After 1970, only two wicketkeepers had lengthy careers without being able to bat to some degree: Bob Taylor, who plenty believed a better wicketkeeper even than Knott, took advantage of Knott’s decision to join the two great rebellions of his time, World Series Cricket and the South African Rebel tours, and played 55 Tests between 1977/78 and 1983/84, even though he was already 36 years old at the start. Still, there were times when he found himself replaced by Paul Downton, though Downton’s batting produced sufficiently little at Test level to render the advantage of this questionable.
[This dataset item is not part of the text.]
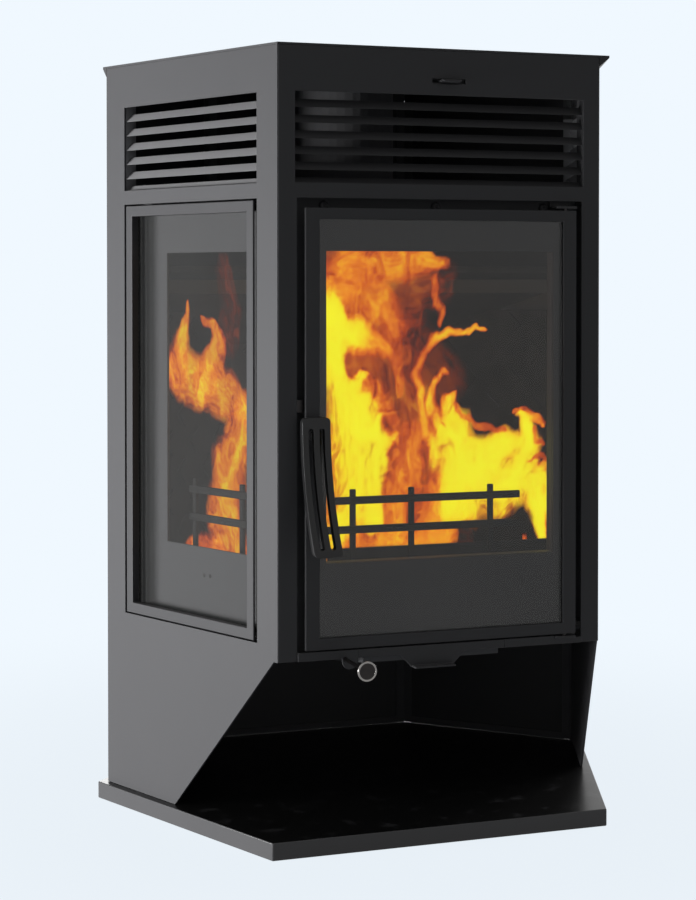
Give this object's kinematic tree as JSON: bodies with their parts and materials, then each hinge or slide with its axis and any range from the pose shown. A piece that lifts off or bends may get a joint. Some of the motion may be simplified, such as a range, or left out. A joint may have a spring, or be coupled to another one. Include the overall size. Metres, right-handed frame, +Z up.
{
  "type": "corner wood stove",
  "caption": "Tall corner wood stove on a six-sided plan, with a hinged glass door, side windows, louvres, ash drawer and sliding air controls.",
  "frame": {"origin": "on the floor under the middle of the whole stove's box", "axes": "+Z up, the door faces -Y, +X to the right of someone facing the door"},
  "size_m": [0.7694, 0.667, 1.0753],
  "materials": {
    "casing_paint": "satin anthracite stove paint",
    "firebox_paint": "matt heat-proof paint",
    "frame_paint": "satin black stove paint",
    "cast_iron": "as cast, sooted",
    "clear_glass": "clear ceramic glass",
    "rope_seal": "woven glass rope",
    "bare_steel": "machined, darkened by heat"
  },
  "bodies": {
    "stove_body": {"base_plate": "casing_paint", "front_panel": "casing_paint", "left_side_panel": "casing_paint", "right_side_panel": "casing_paint", "left_rear_panel": "casing_paint", "right_rear_panel": "casing_paint", "back_panel": "casing_paint", "top_cap": "casing_paint", "front_louvre": "casing_paint", "left_side_louvre": "casing_paint", "right_side_louvre": "casing_paint", "firebox_floor": "firebox_paint", "firebox_front": "firebox_paint", "left_firebox_side": "firebox_paint", "right_firebox_side": "firebox_paint", "firebox_back": "firebox_paint", "firebox_roof": "firebox_paint", "flue_duct": "firebox_paint", "baffle_support": "firebox_paint", "left_drawer_runner": "firebox_paint", "right_drawer_runner": "firebox_paint", "lever_guide": "firebox_paint", "left_window_frame": "frame_paint", "right_window_frame": "frame_paint", "upper_hinge_bracket": "frame_paint", "lower_hinge_bracket": "frame_paint", "front_sill": "frame_paint", "flue_collar": "cast_iron", "back_liner": "cast_iron", "left_rear_liner": "cast_iron", "right_rear_liner": "cast_iron", "baffle": "cast_iron", "grate": "cast_iron", "front_fence": "cast_iron", "left_side_fence": "cast_iron", "right_side_fence": "cast_iron", "left_window_glass": "clear_glass", "right_window_glass": "clear_glass", "left_window_gasket": "rope_seal", "right_window_gasket": "rope_seal", "upper_hinge_pin": "bare_steel", "lower_hinge_pin": "bare_steel", "latch_catch": "bare_steel"},
    "door": {"door_frame": "frame_paint", "door_glass": "clear_glass", "glass_retainer": "frame_paint", "door_gasket": "rope_seal"},
    "handle": {"door_handle": "frame_paint", "handle_shaft": "bare_steel", "latch_hook": "bare_steel"},
    "ash_drawer": {"ash_drawer_front": "frame_paint", "ash_drawer_tray": "firebox_paint"},
    "air_control": {"air_rod": "bare_steel", "air_knob": "bare_steel", "air_gate": "firebox_paint"},
    "air_lever_body": {"air_lever": "frame_paint"}
  },
  "joints": [
    {"name": "door_hinge", "type": "hinge", "parent": "stove_body", "child": "door", "pos_m": [0.17745, -0.24721, 0.55], "axis": [0, 0, 1], "range_deg": [0, 100]},
    {"name": "handle_turn", "type": "hinge", "parent": "door", "child": "handle", "pos_m": [-0.183, -0.2512, 0.545], "axis": [0, 1, 0], "range_deg": [0, 13.7]},
    {"name": "drawer_slide", "type": "slide", "parent": "stove_body", "child": "ash_drawer", "axis": [0, -1, 0], "range_m": [0, 0.2]},
    {"name": "air_rod_slide", "type": "slide", "parent": "stove_body", "child": "air_control", "axis": [0, -1, 0], "range_m": [-0.05, 0.01]},
    {"name": "air_lever_slide", "type": "slide", "parent": "stove_body", "child": "air_lever_body", "axis": [1, 0, 0], "range_m": [-0.008, 0.008]}
  ]
}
And Pakistan’s successor to Imtiaz, Wasim Bari, played for over 16 years and sometimes batted as low as eleven.

Everywhere else, however, the times were changing: Syed Kirmani may have been another of the finest glovemen of them all, but he needed to be able to bat to some degree to follow Engineer, and did. As well as Downton, England also tried Bruce French and Jack Richards in the 1980s, mostly on account of their batting (like many England players that decade, those three failed to live-up to the nation’s hopes). Pakistan followed Wasim with Saleem Yousuf, a capable lower-middle-order batsman. West Indies came-up with the trump card: after Deryck Murray’s retirement, they initially tried his namesake David Murray, but on finding his batting not of sufficient quality they turned to Jeffrey Dujon, who for the first two-thirds of his career was almost as good as their usually browbeating top six with the willow – he averaged 37.
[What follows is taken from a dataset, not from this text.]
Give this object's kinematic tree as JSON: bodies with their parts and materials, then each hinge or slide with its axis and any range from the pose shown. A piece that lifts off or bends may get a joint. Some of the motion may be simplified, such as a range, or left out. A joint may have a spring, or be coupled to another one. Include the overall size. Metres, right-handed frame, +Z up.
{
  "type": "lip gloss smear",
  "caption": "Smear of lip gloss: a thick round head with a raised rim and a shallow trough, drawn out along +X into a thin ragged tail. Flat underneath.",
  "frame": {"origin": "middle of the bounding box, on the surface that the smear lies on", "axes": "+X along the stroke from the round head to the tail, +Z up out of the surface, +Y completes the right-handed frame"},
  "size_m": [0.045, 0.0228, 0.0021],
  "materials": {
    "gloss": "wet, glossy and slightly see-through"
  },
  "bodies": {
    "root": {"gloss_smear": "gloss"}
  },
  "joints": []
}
Australia went to levels perhaps never before seen – when Marsh hung-up his gloves, they gave the wicketkeeper’s position to opening batsman Wayne Phillips, purely on the hope that he would turn-out to be a wicketkeeper of sufficient quality. This did not prove successful, and Phillips’ batting was affected so badly that his Test career was over by the age of 28. Sri Lanka, who had struggled for any wicketkeeper-batsman of sufficient quality since their elevation to Test status, sometimes gave the gloves to Hashan Tillakaratne. After unsuccessful experiments with Tim Zoehrer and Greg Dyer Australia elected for Ian Healy, who took a long time to turn into a batsman fit to grace their middle-order, but averaged nearly 36 between 1993 and 1998.
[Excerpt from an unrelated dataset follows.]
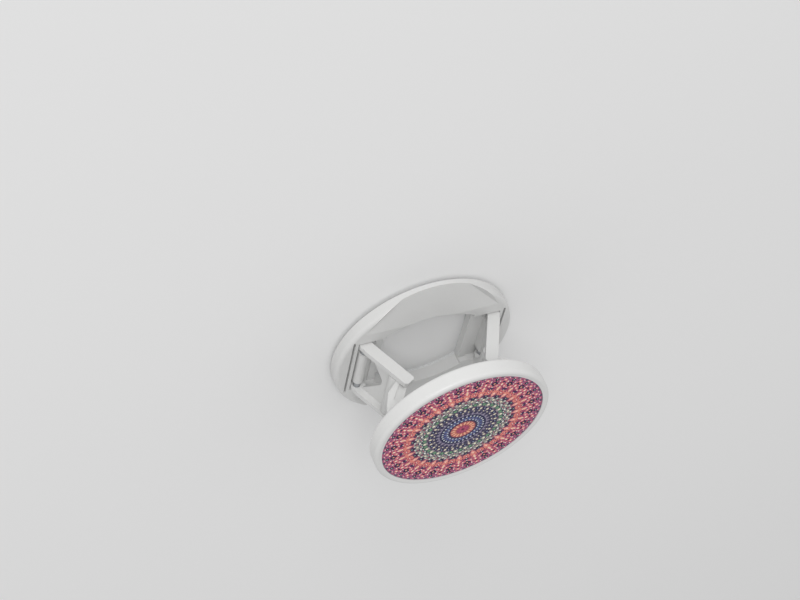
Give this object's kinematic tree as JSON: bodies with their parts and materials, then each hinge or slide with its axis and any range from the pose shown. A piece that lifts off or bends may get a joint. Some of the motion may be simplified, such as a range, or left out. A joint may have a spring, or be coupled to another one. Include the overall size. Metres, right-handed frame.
{
  "type": "phone grip",
  "caption": "Round folding grip for the back of a phone: a printed disc on two hinged legs over an open adhesive base.",
  "frame": {"origin": "centre of the adhesive face, the underside of the pad", "axes": "+Z away from the adhesive face towards the printed disc, X across the two legs, Y along the hinge pins"},
  "size_m": [0.04, 0.04, 0.0244],
  "materials": {
    "white_plastic": "satin",
    "pin_steel": "satin",
    "adhesive_foam": "matte",
    "printed_face": "satin"
  },
  "bodies": {
    "base": {"adhesive_pad": "adhesive_foam", "base_plate": "white_plastic", "base_pin_left": "pin_steel", "base_pin_right": "pin_steel"},
    "lower_left": {"lower_link_left": "white_plastic", "knee_pin_left": "pin_steel"},
    "upper_left": {"upper_link_left": "white_plastic"},
    "lower_right": {"lower_link_right": "white_plastic", "knee_pin_right": "pin_steel"},
    "upper_right": {"upper_link_right": "white_plastic"},
    "disc": {"hinge_plate": "white_plastic", "disc_shell": "white_plastic", "printed_face": "printed_face", "disc_pin_left": "pin_steel", "disc_pin_right": "pin_steel"}
  },
  "joints": [
    {"name": "fold_left", "type": "hinge", "parent": "base", "child": "lower_left", "pos_m": [-0.0145, 0, 0.0036], "axis": [0, 1, 0], "range_deg": [0, 53.5]},
    {"name": "knee_left", "type": "hinge", "parent": "lower_left", "child": "upper_left", "pos_m": [-0.01057, 0, 0.01148], "axis": [0, 1, 0], "range_deg": [-107, 0]},
    {"name": "disc_hinge", "type": "hinge", "parent": "upper_left", "child": "disc", "pos_m": [-0.0145, 0, 0.01935], "axis": [0, 1, 0], "range_deg": [0, 53.5]},
    {"name": "fold_right", "type": "hinge", "parent": "base", "child": "lower_right", "pos_m": [0.0145, 0, 0.0036], "axis": [0, 1, 0], "range_deg": [-53.5, 0]},
    {"name": "knee_right", "type": "hinge", "parent": "lower_right", "child": "upper_right", "pos_m": [0.01057, 0, 0.01148], "axis": [0, 1, 0], "range_deg": [0, 107]}
  ],
  "couplings": [
    {"joint": "knee_left", "follows": "fold_left", "ratio": -2},
    {"joint": "disc_hinge", "follows": "fold_left", "ratio": 1},
    {"joint": "fold_right", "follows": "fold_left", "ratio": -1},
    {"joint": "knee_right", "follows": "fold_left", "ratio": 2}
  ]
}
By the time the 1990s rolled around, all doubt had been eliminated – to keep wicket in Test cricket, you had to at worst average in the mid-20s. Healy bettered this, but for most countries this was the best they could do: England, with Jack Russell; South Africa, with Richardson; New Zealand, with Adam Parore and Lee Germon; India, with Kiran More and Nayan Mongia; Pakistan, with Moin Khan and Rashid Latif; Sri Lanka, with Romesh Kaluwitharana; and West Indies, with Junior Murray. Being a good wicketkeeper alone was no longer enough, as David Williams, Pubudu Dassanayake, Ajay Ratra, Chris Read and Robbie Hart found-out. In the second half of the decade England were blessed when (after a tough initiation in which he was often asked to keep wicket on a temporary basis, rarely scored many runs as wicketkeeper and fumbled too regularly) Alec Stewart finally turned himself into a top-class Test batsman-wicketkeeper – between 1996/97 and 2002/03, he averaged almost 40 while rarely missing a chance. All of this meant that the Test batting average of a designated wicketkeeper between 1970/71 and 2008/09 (excluding games for and against Bangladesh) was 28.01.

Nonetheless, the likes of Stewart have and will always remain extreme rarities: in Ames, Lindsay, Dujon and of course Gilchrist he is in rare company in being able to bat to Test standard and keep wicket well enough, over a long period of time (Brad Haddin’s early signs suggest he may eventually join this company). The danger now is that expectations may be raised too high, with teams giving the gloves to batsmen whose wicketkeeping is inept in an effort to strengthen their sides and winding-up weakening them, as England have with Matthew Prior; India with Deep Dasgupta and Parthiv Patel; Pakistan with Kamran Akmal; and Zimbabwe with Andy Flower. The risk, too, always remains that a batsman potentially of the very highest class will, with the gloves on, be rendered incapable of doing full justice to his talent, as has generally happened when Kumar Sangakkara has been given the wicketkeeper’s position for Sri Lanka, in spite of his own preference for wearing the gloves and his not-inconsiderable skill when doing so. Many of his current and former team-mates, however, have commented on how much the role has sometimes appeared to exhaust him, especially in the furious heat of places like Colombo. Hence several times over his career Sangakkara has been given the gloves then had them removed.

Even as some wicketkeeper-batsmen raise the bar still higher (Mark Boucher, Brendon McCullum and Mahendra Dhoni have all suggested they can average in the 30s while not allowing their wicketkeeping standards to slip nor finding themselves drained by the non-stop intensity), it remains the case that most (Prasanna Jayawardene, Tatenda Taibu, Denesh Ramdin, James Foster, Geraint Jones, Tim Ambrose, Dinesh Karthik to name a few of recent times) cannot manage this. In the search for balance, selectors must be wary of tipping the scales too far in one direction. A competent wicketkeeper is not something any serious cricket team can afford to make do without.

Comments

Yeah, the bar has been raised too high I think. It used to be good enough for a keeper to bat at 7, now it seems he has to be able to bat in the top six. A pity if it means that the best keeper will miss out more often than not. Awesome player that he was, Gilchrist didn’t do his successors and rivals any favors.